From 94dc3f66f338a49e6b3bf4f8c3d2c1093ddd1399 Mon Sep 17 00:00:00 2001
From: Krrish Dholakia <krrishdholakia@gmail.com>
Date: Thu, 23 Nov 2023 17:47:39 -0800
Subject: [PATCH] fix(utils.py): remove eos token for zephyr models

---
 litellm/tests/test_completion.py | 15 ---------------
 litellm/tests/test_streaming.py  | 25 ++++++++++++++++++++++++-
 litellm/utils.py                 | 11 +++++++++--
 3 files changed, 33 insertions(+), 18 deletions(-)

diff --git a/litellm/tests/test_completion.py b/litellm/tests/test_completion.py
index d2300fd386..e905fb464a 100644
--- a/litellm/tests/test_completion.py
+++ b/litellm/tests/test_completion.py
@@ -286,21 +286,6 @@ def hf_test_completion_tgi():
         pytest.fail(f"Error occurred: {e}")
 # hf_test_completion_tgi()
 
-def hf_test_completion_tgi_stream():
-    try:
-        response = completion(
-            model = 'huggingface/HuggingFaceH4/zephyr-7b-beta', 
-            messages = [{ "content": "Hello, how are you?","role": "user"}],
-            stream=True
-        )
-        # Add any assertions here to check the response
-        print(response)
-        for chunk in response:
-            print(chunk["choices"][0]["delta"]["content"])
-    except Exception as e:
-        pytest.fail(f"Error occurred: {e}")
-# hf_test_completion_tgi_stream()
-
 # ################### Hugging Face Conversational models ########################
 # def hf_test_completion_conv():
 #     try:
diff --git a/litellm/tests/test_streaming.py b/litellm/tests/test_streaming.py
index c76599c002..1a635460a2 100644
--- a/litellm/tests/test_streaming.py
+++ b/litellm/tests/test_streaming.py
@@ -631,6 +631,29 @@ def ai21_completion_call_bad_key():
 
 # ai21_completion_call_bad_key()
 
+def hf_test_completion_tgi_stream():
+    try:
+        response = completion(
+            model = 'huggingface/HuggingFaceH4/zephyr-7b-beta', 
+            messages = [{ "content": "Hello, how are you?","role": "user"}],
+            stream=True
+        )
+        # Add any assertions here to check the response
+        print(f"response: {response}")
+        complete_response = ""
+        start_time = time.time()
+        for idx, chunk in enumerate(response):
+            chunk, finished = streaming_format_tests(idx, chunk)
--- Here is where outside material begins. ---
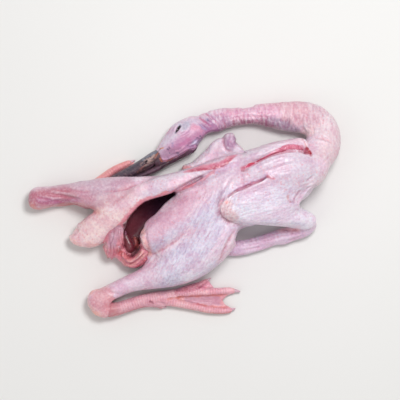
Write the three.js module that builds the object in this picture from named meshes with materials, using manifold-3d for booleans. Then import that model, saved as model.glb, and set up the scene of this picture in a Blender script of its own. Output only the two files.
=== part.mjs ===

+            complete_response += chunk
+            if finished:
+                break
+        if complete_response.strip() == "": 
+            raise Exception("Empty response received")
+        print(f"completion_response: {complete_response}")
+    except Exception as e:
+        pytest.fail(f"Error occurred: {e}")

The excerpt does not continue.